The whole may be compared with the sizes here given of F. Coombs's approved bust, (but which, owing to mistake, is rather too large in Amativeness.)

This mode will afford a very simple and very correct way of ascertaining the leading phrenological character.

Superior female heads are usually rather smaller than the male head which these admeasurements represent.

The measure of the base of circumference of head will contrast with the portion immediately above it, (the dotted lines,) and serves to show the controling organs, Intellect, Caution, &c., as opposed to the propelling or animal powers, or base of brain. The measure from bottom of forehead, or Individuality, to the occipital spine, (or small, bony projection near the base of skull behind,) serves to show the intellectual and sentimental powers, and when larger here than in the bust is a very favorable indication of character.

By this method, we only obtain the general outline of character, but it clearly shows that which is most important to know, viz., the proportions which the various parts of the brain or implied leading characteristics bear to each other. This admeasurement of the head also embraces, besides those named on the cut, the organs which the tape passes over, for which reason we may take it as a general classification of the various organs, as they are embraced in groups by this measure, nearly all being of a similar character, through the line which the tape covers, and the measurements in each region give a very fair estimate of the general character, much more to be depended on than the mode of guessing by some phrenologists, who seldom resort to measuring the head, and who must consequently be more liable to error of judgment.

This mode of estimating character has been too much overlooked, and to promote this object, the tables of measures are furnished in this book, which he means to adopt as his standard, also for the purpose of eliciting truth by such measures. As an instance, should any gentleman remarkable for his philanthropy be found to measure very low in the region of Benevolence, we will abandon Phrenology, and proclaim it to be founded in error and misapprehension. But we have not the slightest fear of such a result. The tables of admeasurements show most conclusively the general characteristics of the various individuals. He will still resort to the same method, and intends to collect as many admeasurements of remarkable persons as he possibly can, for which purpose he invites all public or remarkable personages to have their heads measured, free of expense, for future publication. The admeasurements of very remarkable, pious, amiable, or exemplary ladies are also much wanted as a contrast to inferior heads.

The author extremely regrets that an admeasurement of his own head, taken by the same instrument six years ago, was lost at the printer's, as it would have conclusively shown a very considerable increase of size in that period, without an increase of personal size or weight, clearly showing that cerebral action, as in the exercise of his profession, evidently tends to enlarge the brain.

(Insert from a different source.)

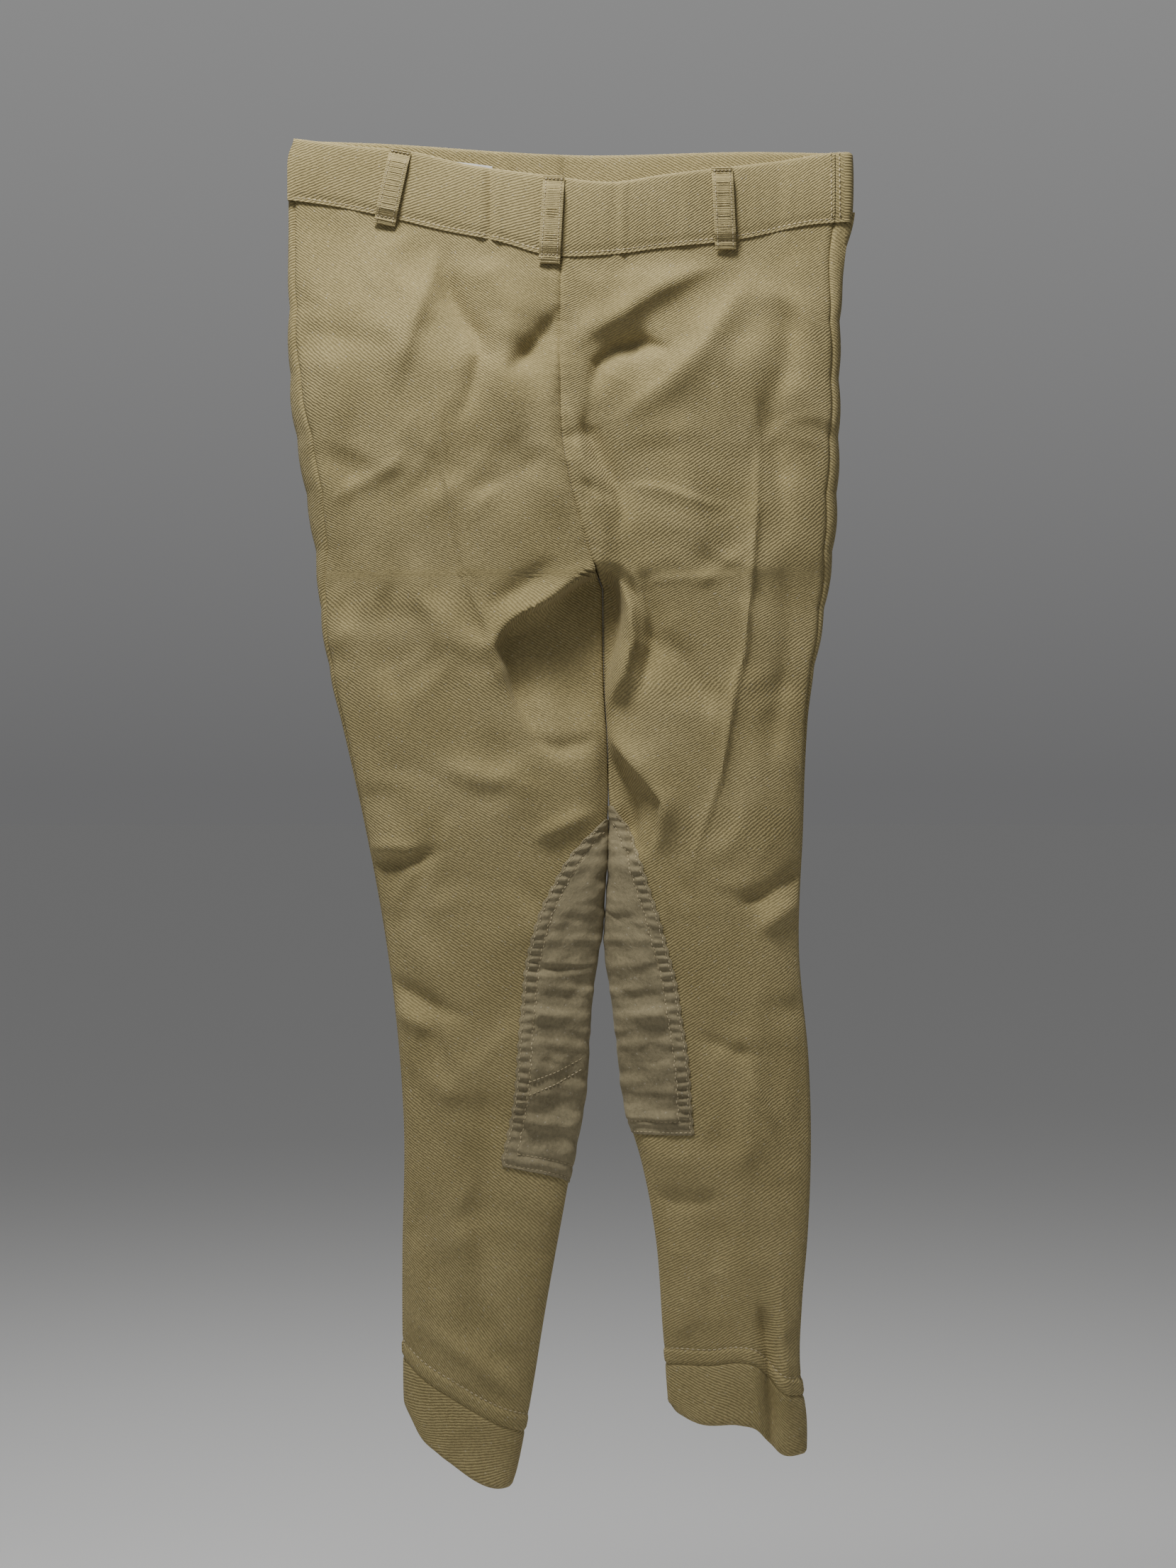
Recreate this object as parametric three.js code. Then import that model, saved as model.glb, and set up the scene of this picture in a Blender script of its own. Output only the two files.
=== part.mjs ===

He would here take this opportunity of qualifying an expression made in a former part of this book, as to the sizes of the intellectual organs of savages, &c., as one or two of the North Western Indian Chiefs appear to be an exception to the rule of absolute size ; but then it will be seen, relatively to the other parts or base of the brain, they can scarcely be called large. Those chiefs were gigantic men, most of them weighing over two hundred pounds, and the most athletic men he has seen on the continent of America. The author had an opportunity of hearing Keokuck, the head chief, make a set speech, of nearly one hour long, before a grand council of Indians. His eloquence was the most impassioned and energetic he ever heard, and the action chaste and perfectly appropriate. The language of the Indian is exceedingly guttural, and in perfect unison with the strong, warlike passions which they so delight in expressing in their war-whoop, words, and actions. Their language is peculiarly harsh and discordant, and appears almost incapable of expressing the softer emotions. Keokuck's speech will ever remain fixed in memory, as an example of the stern, the fierce, the terrible. He has never seen it surpassed by E. Forrest himself. It was equally picturesque, and standing as he did the ardent champion of a remnant of his race, invested him with a romantic interest which will not be readily forgotten.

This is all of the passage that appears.